Ultrafast Plasmon Thermalization in Epitaxial Graphene Probed by Time‐Resolved THz Spectroscopy

The control of carrier transport by electrical, chemical, or optical Fermi level tuning is central to graphene electronics. Here, an optical pump—terahertz (THz) probe spectroscopy—is applied to investigate ultrafast sheet conductivity dynamics in various epitaxially grown graphene layers representing a large variety of carbon allotropes, including H2 intercalated films. The graphene layers display a prominent plasmonic response connected with induced THz transparency spectra on ultrashort timescale. It is generally believed that the plasmonic excitations appear due to wrinkles, and substrate terraces that bring about natural confinement potentials. It is shown that these potentials act within micrometer‐sized domains with essentially isotropic character. The measured ultrafast dynamics are entirely controlled by the quasi‐Fermi level of laser‐excited carriers through their temperature.

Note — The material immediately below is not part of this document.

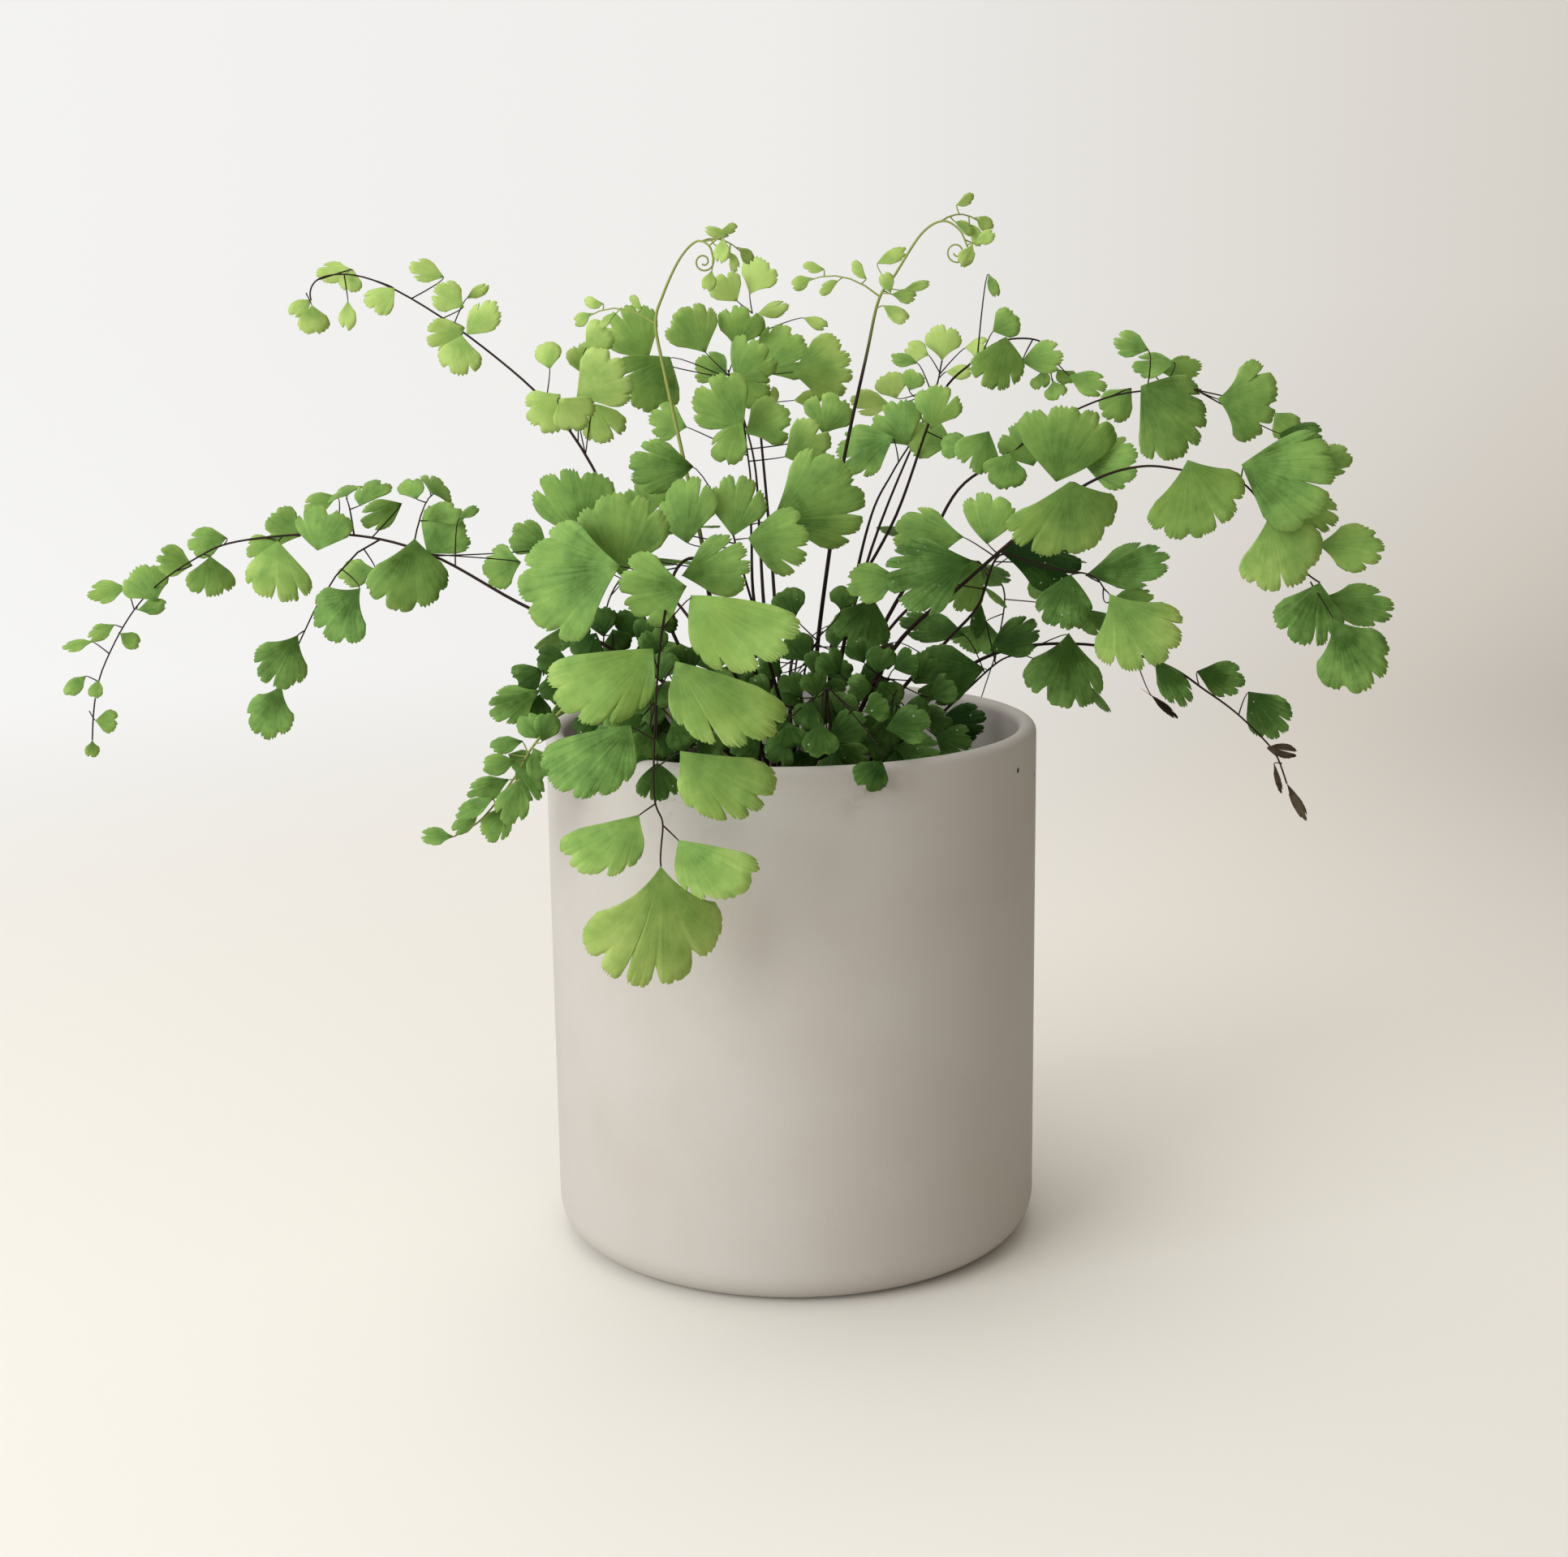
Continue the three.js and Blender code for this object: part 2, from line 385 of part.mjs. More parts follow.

The photocarriers undergo a disorder‐enabled super‐collision cooling process with an initial picosecond transfer of the optically deposited heat to the lattice followed by a sub‐nanosecond relaxation governed by the lattice cooling. The transient spectra is described by a two‐temperature Drude‐Lorentz model revealing the ultrafast evolution of the carrier temperature and chemical potential and providing crucial material parameters such as Fermi energy, carrier mobility, carrier confinement length, and disorder mean free path. Graphene electronics rely on various routes towards Fermi level tuning. The plasmonic response of laser heated carriers on picosecond timescale in various allotropes of epitaxial graphene is assessed. This reveals ultrafast dynamics of the carriers’ Fermi level and temperature, and their relaxation is mediated by disorder‐assisted super collision cooling.